Синьор Карло, маэстро Джакомо, как мне поступить с рукописью? Ведь привык я и к этим неровным строчкам вязи, медленно передвигающейся вперед, они — как долгая, увлекающая за собой тропа в неизвестное. И нельзя представить, чтобы целых два с половиной месяца можно было не биться изо дня в день над расшифровкой странных и манящих названий стран и поселений; это же будет какая-то опустошенная жизнь, и ничем другим ее не заполнишь, а потом станешь сожалеть о впустую прожитом времени. Да ведь даже и… ну, скучно, что ли, без этой работы, в которой для тебя… ну, конечно, не все, но многое.
Так чего проще? Надо взять рукопись с собой.
… Единственный в мире экземпляр принесен в общежитие, бережно уложен в чемодан, едет со мной в Закавказье.
Зрелая осторожная дама, моя бывшая сокурсница, — сейчас мы работаем в одном институте — выговаривает мне:
— Зачем об этом писать? Ведь ты поступил нехорошо. Подумай сам, как можно было увозить рукопись, тем более уник?! Ведь это невосстановимо! Украли у тебя чемодан, или поезд потерпел крушение, или случился пожар в доме, где ты жил, — что тогда?
Правильно, мой друг; ты всегда отличалась благоразумием. Надо жить но часам, спать после обеда и не работать ночами, чтобы не повредить здоровью. А я, беспутный, не думал об этом. Вот, не захотел — и уже не смог бы, если и захотеть — отрываться от своей рукописи, взял да и увез. Каюсь — и не жалею о своем давнем проступке: сердцу моему безоглядная увлеченность милее пресного благоразумия. Каждый ли решится ухлопать свой отпуск на работу? А я решился; собственно, тут не было ни вопроса, ни раздумий. Ведь была безоглядная увлеченность; ею жива не только любовь, но часто и наука. Вряд ли Галилей или Менделеев делали свои открытия в наглухо застегнутых вицмундирах.

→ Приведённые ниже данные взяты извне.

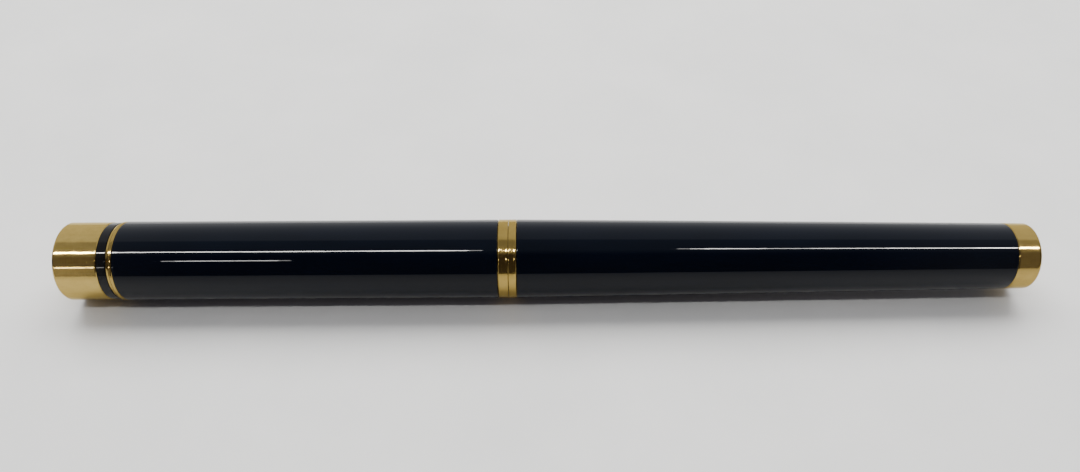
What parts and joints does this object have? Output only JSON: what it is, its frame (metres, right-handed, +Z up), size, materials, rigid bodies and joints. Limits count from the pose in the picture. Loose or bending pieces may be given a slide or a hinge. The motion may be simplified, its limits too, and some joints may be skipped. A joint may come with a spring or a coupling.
{
  "type": "rollerball pen",
  "caption": "Slim capped rollerball pen with a black lacquered cap and tapering barrel, gold trim and a pocket clip; it pulls open and unscrews to reach a sprung refill.",
  "frame": {"origin": "on the pen's axis, at the centre of the crown's flat end face", "axes": "+X along the pen from the crown to the tail; +Z up as the pen lies on its cap and clip; the clip points to +Y and down"},
  "size_m": [0.1396, 0.013, 0.0116],
  "materials": {
    "black_lacquer": "deep high-gloss blue-black lacquer over brass",
    "gold_plate": "polished warm gold plate with fine handling scratches",
    "black_plastic": "moulded black plastic, glossy",
    "turned_brass": "machined brass, fine turning marks",
    "steel": "bright nickelled steel",
    "refill_metal": "satin drawn metal tube",
    "seal_rubber": "matt black rubber",
    "white_plastic": "satin off-white moulded plastic",
    "inked_fibre": "ink-soaked fibre bundle"
  },
  "bodies": {
    "barrel": {"barrel_tube": "black_lacquer", "barrel_band": "gold_plate", "barrel_bush": "turned_brass", "tail_plug": "turned_brass", "tail_cap": "gold_plate", "refill_spring": "steel"},
    "seal": {"sealing_ring": "seal_rubber"},
    "section": {"grip_section": "black_lacquer", "grip_ring": "gold_plate", "nozzle": "gold_plate", "section_nipple": "turned_brass"},
    "catch": {"snap_ring": "steel"},
    "cap": {"cap_crown": "gold_plate", "crown_spacer": "black_plastic", "crown_ring": "gold_plate", "cap_tube": "black_lacquer", "cap_end_plug": "turned_brass", "inner_cap": "black_plastic", "cap_washer": "steel", "cap_screw": "steel", "cap_lip_band": "gold_plate"},
    "clip": {"clip": "gold_plate"},
    "refill": {"refill_tube": "refill_metal", "refill_plug": "white_plastic", "ink_reservoir": "inked_fibre", "feed_rod": "inked_fibre", "refill_nose": "white_plastic", "tip_cone": "steel"},
    "ball": {"writing_ball": "steel"}
  },
  "joints": [
    {"name": "section_advance", "type": "slide", "parent": "barrel", "child": "seal", "axis": [-1, 0, 0], "range_m": [0, 0.00601]},
    {"name": "section_unscrew", "type": "hinge", "parent": "seal", "child": "section", "pos_m": [0.06315, 0, 0], "axis": [-1, 0, 0], "range_deg": [0, 2160]},
    {"name": "cap_turn", "type": "hinge", "parent": "section", "child": "catch", "pos_m": [0.05915, 0, 0], "axis": [1, 0, 0], "continuous": true},
    {"name": "cap_pull", "type": "slide", "parent": "catch", "child": "cap", "axis": [-1, 0, 0], "range_m": [0, 0.06]},
    {"name": "clip_open", "type": "hinge", "parent": "cap", "child": "clip", "pos_m": [0.01017, 0.00441, -0.0032], "axis": [0, 0.588, 0.8089], "range_deg": [0, 6], "stiffness_Nm_per_rad": 0.8, "springref_deg": -1.72},
    {"name": "refill_give", "type": "slide", "parent": "section", "child": "refill", "axis": [1, 0, 0], "range_m": [0, 0.0012], "stiffness_N_per_m": 1000, "springref_m": -0.002, "deforming": ["refill_spring"]},
    {"name": "ball_roll", "type": "hinge", "parent": "refill", "child": "ball", "pos_m": [0.0215, 0, 0], "axis": [0, 1, 0], "continuous": true}
  ],
  "couplings": [
    {"joint": "section_advance", "follows": "section_unscrew", "m_per_rad": 0.00015915}
  ]
}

Молодость не всегда считается со строгими правилами хранения рукописей, которые, конечно, обязательны для всех.
…За лето предварительное описание рукописи морских поэм было составлено полностью. Назавтра после возвращения в Ленинград, радостно здороваясь с Игнатием Юлиановичем, я вручил ему свой новый опус на просмотр.
— Как, уже? — удивился он. — Когда же вы успели?
— Лето было долгое, Игнатий Юлианович.
— Что же, вы никуда не ездили? Не отдыхали?
— Ездил в Шемаху. И рукопись была со мной неотлучно.
Крачковский ахнул. Но выговаривать не стал.
Красный томик и сейчас хранится в рукописном отделе Института востоковедения. Его неизменно показывают иноземным гостям, и те благоговейно рассматривают незатейливый старинный переплет, а иногда и первые строки первой поэмы.
* * *«Предварительное описание» не задержалось у Игнатия Юлиановича; вскоре оно было принято к печати, и это знаменовало завершение важного периода моей
работы, когда я многому научился, а главное — вошел в курс новой темы, весьма специфической и необычной, которой собирался посвятить и занятия в аспирантуре. До последней было уже рукой подать — всего четыре месяца отделяли нашу группу от защиты университетского диплома. Но здесь обстоятельства сложились так, что лишь в мае 1947 года я смог, тихим воспоминанием празднуя десятилетие начала своей работы над памятной рукописью, продолжить исследование — уже в плане подготовки диссертации. Было это в старом русском городе Боровичи, просекаемом задумчивой красавицей Метой; на грубо сколоченном столе у окна моей комнатки виднелся не бесценный уник, а его фотокопия, и сам я был уже не студентом университета, a Privatgelehrte,[23] которому Крачковский раздобыл договорную работу по линии Института востоковедения. Эта работа отнимала много часов, но я еще в студенческие годы научился выкраивать время для того, чем особенно хотелось заниматься.
Мне представилось, что текст рукописи лоцмана Васко да Гамы, который должен лечь в основу диссертации, лучше всего можно узнать, переписав его своей рукой от слова до слова: только так можно охватить единой мыслью содержание в целом и его составные части, стиль и палеографические особенности. Другие показатели памятника будут выявляться позже, но мере углубления в текст ради точного перевода. За лето были переписаны 1132 стиха поэм и составлены указатели к ним. Осенью начались перевод и комментирование.
* * *«Софальская: от Малабара и Гуджарата, Синда и Омана к Долгому Берегу и Мадагаскару против него, до земель Занджа и Софалы… Ходил туда, а его хожение есть открытие нового, четвертый после трех львов моря Ахмад сын Маджида».